Week 1 of the Valley Flora CSA!

Hello CSA Members!

This is our kickoff week for the 2021 CSA Season! We'll be delivering lots of food to our CSA Members this week, so be sure to pick up your Harvest Basket and/or Salad Share! 

(If you need a refresher on the when/where/how of your pickup, all that info is always on our website at https://www.valleyflorafarm.com/content/valley-flora-pick-locations. Scroll down for specifics on each site.)

What's in the Harvest Basket this week?

  • Artichokes
  • Kale 
  • Arugula - 1/2 lb bagged
  • Head Lettuce
  • Spring Onions
  • Tokyo Bekana Mustard Greens - lime green heads with white ribs, deliciously mild and lettucey (not a spicy mustard)
  • Pea Shoots - great on salads, lightly sauteed, or tossed into smoothies
  • Spring turnips
  • Zucchini
  • Cherry Tomato Plant 

On Rotation (this means that some locations will receive it this week and others next week):

  • Radishes

Cherry Tomato Plants!

If you're a Harvest Basket member, you'll be taking a cherry tomato plant home this week in addition to your produce! We don't grow cherry tomatoes for the CSA, but we provide you with our all-time favorite variety, SunOrange, to grow in your own garden or pot. It's an improved Sungold the produces tons of tangerine-orange fruits from August through the fall. The flavor is exquisite - tropical/tangy/sweet. For best results, plant your tomato as deep as possible in a warm, protected location (it's ok to bury the stem and some of the bottom leaves; the plant will sprout new roots underground and add to it's root mass). If you're planting it in a pot, use at least a 5 gallon container. Give it a balanced organic fertilizer (Nutririch 4-3-2 is great at the recommended rate) and water deeply. You'll need to provide some kind of trellis or support because this variet is an indeterminate, which means it'll climb, and climb, and climb. Prune excess leaves as it grows, leaving all fruiting/flowering stems. With a litte TLC it should be yielding fruit for you by August. These little cherry bombs are fantastic snackers, are awesome sliced up in salads, and also make the best dried tomatoes I've ever eaten - like little candies.

Too Much Sun!

That's a rare thing for a farmer to say, but this spring it's been true. We would gladly trade some of these sunny days for more rain, and some of our crops agree. It has been a tricky spring for certain cool season veggies that we typically rely on in our early crop mix. In the past month we've lost whole plantings of radishes, turnips and pac choi due to excess heat, we had to till under a bed of greenhouse carrots because they bolted prematurely, and we're seeing more flea beetle damage on things like this week's Tokyo Bekana, the kale and our broccoli plants. Flea beetles show up on the farm once it gets warm and dry and they love to feast on Brassicas, pocking them up with lots of tiny holes. Normally we don't see them until later in May but they arrived in April this year. Our artichoke season was also abrupt - it started late and ended early - because of the weather.

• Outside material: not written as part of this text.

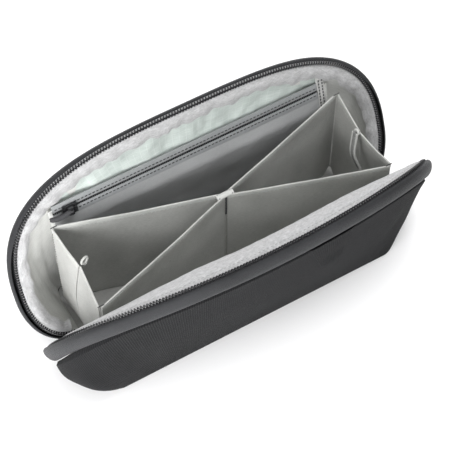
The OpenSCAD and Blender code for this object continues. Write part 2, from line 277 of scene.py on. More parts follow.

Climate change poses some interesting challenges for us farmers. For instance, should we be planning for this kind of spring from now on and change our planting dates and crop mix accordingly? Or is that a bad strategy, since next spring could be crazy cold and wet? We've all learned that what's going on is not just "global warming," but "global weirding." And "weirding" is a lot harder to cope with when your whole gig relies on the weather and some ability to predict that weather...

As always, I'm grateful for our diversity, which has been the backbone survival strategy on our farm since the get-go: grow a little bit of everything, so that if something croaks there's still plenty of food to fill those Harvest Baskets. I hope you enjoy your first taste of the 2021 CSA season this week!